This is the person that single handed did the things even our heritage people and the authority did not do. He is Mr Winson Saw. Here is the story of him from The Star.
Wednesday July 28, 2010
Piecing Penang history
By K. KASTURI DEWI
ANTIQUE collector Winson Saw was disappointed when he first saw a book on the Yang di-Pertua Negri Pulau Pinang’s official residence Seri Mutiara when he was 17 years old in 1999.
He noticed that the book had a list of the state’s past administrators but there were no pictures of them.
Saw then began a search by writing to the national archives of United Kingdom and Singapore for some photographs and images.
“I even travelled to Singapore’s national archives to try to obtain some of the photographs,” he said in a phone interview recently.
About five years ago, Saw started a genealogy website (www.cousinconnect.com) featuring governors of Penang’s pre-independence era.
“I would post enquiries on the website and they will show up at any of the search engines.
“This has resulted in the descendants of the early administrators contacting me over the years with information.

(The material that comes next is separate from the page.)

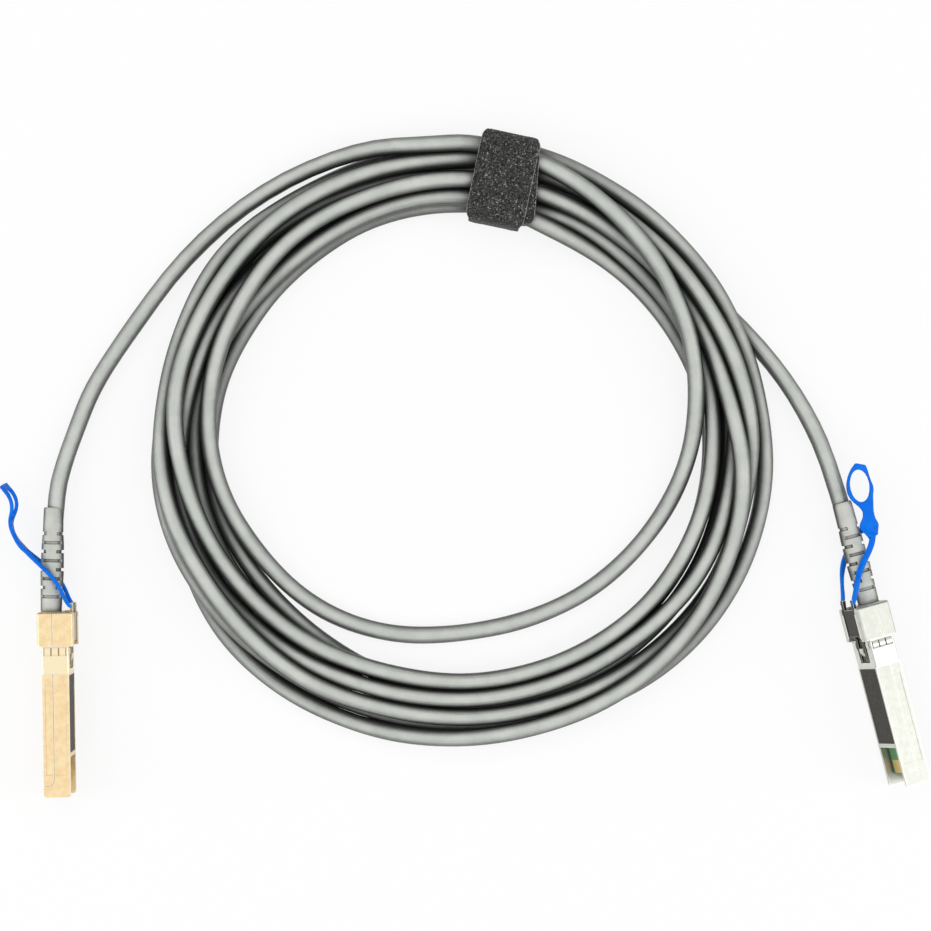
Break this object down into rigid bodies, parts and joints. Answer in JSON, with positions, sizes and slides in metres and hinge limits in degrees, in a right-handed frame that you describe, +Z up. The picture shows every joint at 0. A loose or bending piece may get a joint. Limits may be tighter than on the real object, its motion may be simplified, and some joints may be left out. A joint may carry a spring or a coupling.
{
  "type": "direct attach copper cable",
  "caption": "Direct attach copper cable: a coiled round cord tied with a fabric strap, with a metal plug, slotted rubber boot and spring-loaded pull-tab latch at either end.",
  "frame": {"origin": "On the table, under the middle of the whole cable as it lies.", "axes": "+Z is up from the table. The coil lies flat, its strap towards +Y, and the plugs point towards -Y: the left plug at -X and the right plug at +X."},
  "size_m": [0.2933, 0.2106, 0.0176],
  "materials": {
    "shell_metal": "satin nickel plate on a zinc casting, slightly warm",
    "collar_metal": "smooth bright spring steel",
    "bright_steel": "bright plated steel",
    "card_green": "green solder mask",
    "contact_gold": "gold plate",
    "chip_black": "moulded black",
    "wire_insulation": "foam insulation",
    "boot_rubber": "mid-grey moulded rubber, satin",
    "tab_blue": "bright blue soft plastic",
    "cord_jacket": "grey-black satin jacket with faint ripples",
    "strap_pile": "dark grey looped pile"
  },
  "bodies": {
    "base": {"left_bottom_shell": "shell_metal", "left_top_shell": "shell_metal", "left_housing_screws": "bright_steel", "left_emi_collar": "collar_metal", "left_paddle_card": "card_green", "left_gold_fingers": "contact_gold", "left_memory_chip": "chip_black", "left_wire_pairs": "wire_insulation", "left_crimp_ferrule": "bright_steel", "left_boot": "boot_rubber", "left_return_spring": "bright_steel", "left_cable_tail": "cord_jacket", "right_bottom_shell": "shell_metal", "right_top_shell": "shell_metal", "right_housing_screws": "bright_steel", "right_emi_collar": "collar_metal", "right_paddle_card": "card_green", "right_gold_fingers": "contact_gold", "right_memory_chip": "chip_black", "right_wire_pairs": "wire_insulation", "right_crimp_ferrule": "bright_steel", "right_boot": "boot_rubber", "right_return_spring": "bright_steel", "right_cable_tail": "cord_jacket", "cable_coil": "cord_jacket", "cable_strap": "strap_pile"},
    "left_latch": {"left_latch_slide": "bright_steel", "left_pull_tab": "tab_blue"},
    "right_latch": {"right_latch_slide": "bright_steel", "right_pull_tab": "tab_blue"}
  },
  "joints": [
    {"name": "left_latch_pull", "type": "slide", "parent": "base", "child": "left_latch", "axis": [-0.0157, 0.9999, 0], "range_m": [0, 0.002], "stiffness_N_per_m": 300, "springref_m": -0.002, "deforming": ["left_return_spring"]},
    {"name": "right_latch_pull", "type": "slide", "parent": "base", "child": "right_latch", "axis": [-0.2521, 0.9677, 0], "range_m": [0, 0.002], "stiffness_N_per_m": 300, "springref_m": -0.002, "deforming": ["right_return_spring"]}
  ]
}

They also posted photographs on the website,” he said.
The images and information of some 90 governors, who served in Penang since 1786 till today, compiled by Saw are now featured in the ‘Penang’s Governors & Administrators through History’ exhibition at the Town Hall building at the Esplanade.
The exhibition, which is held in conjunction with the George Town Festival 2010 is on till July 31. It is opened from 10am to 5pm daily.
Yang di-Pertua Negri Tun Abdul Rahman Abbas opened the exhibition which is being held simultaneously with the Penang Peranakan Photo exhibition.
The photo exhibition will also end on July 31.
It is open from 9am to 5pm at the same venue.
Also present was Chief Minister Lim Guan Eng.
Saw said most of Penang’s early administrators were from Scotland while others hailed from England, Ireland, Australia, New Zealand and even South Africa.
He said the state’s governors and administrators of different eras had different titles — Superintendent, Lieutenant-Governor, Governor, Resident Councillor and Military Governor but they all embodied the formal political leadership of Penang in various historical epochs.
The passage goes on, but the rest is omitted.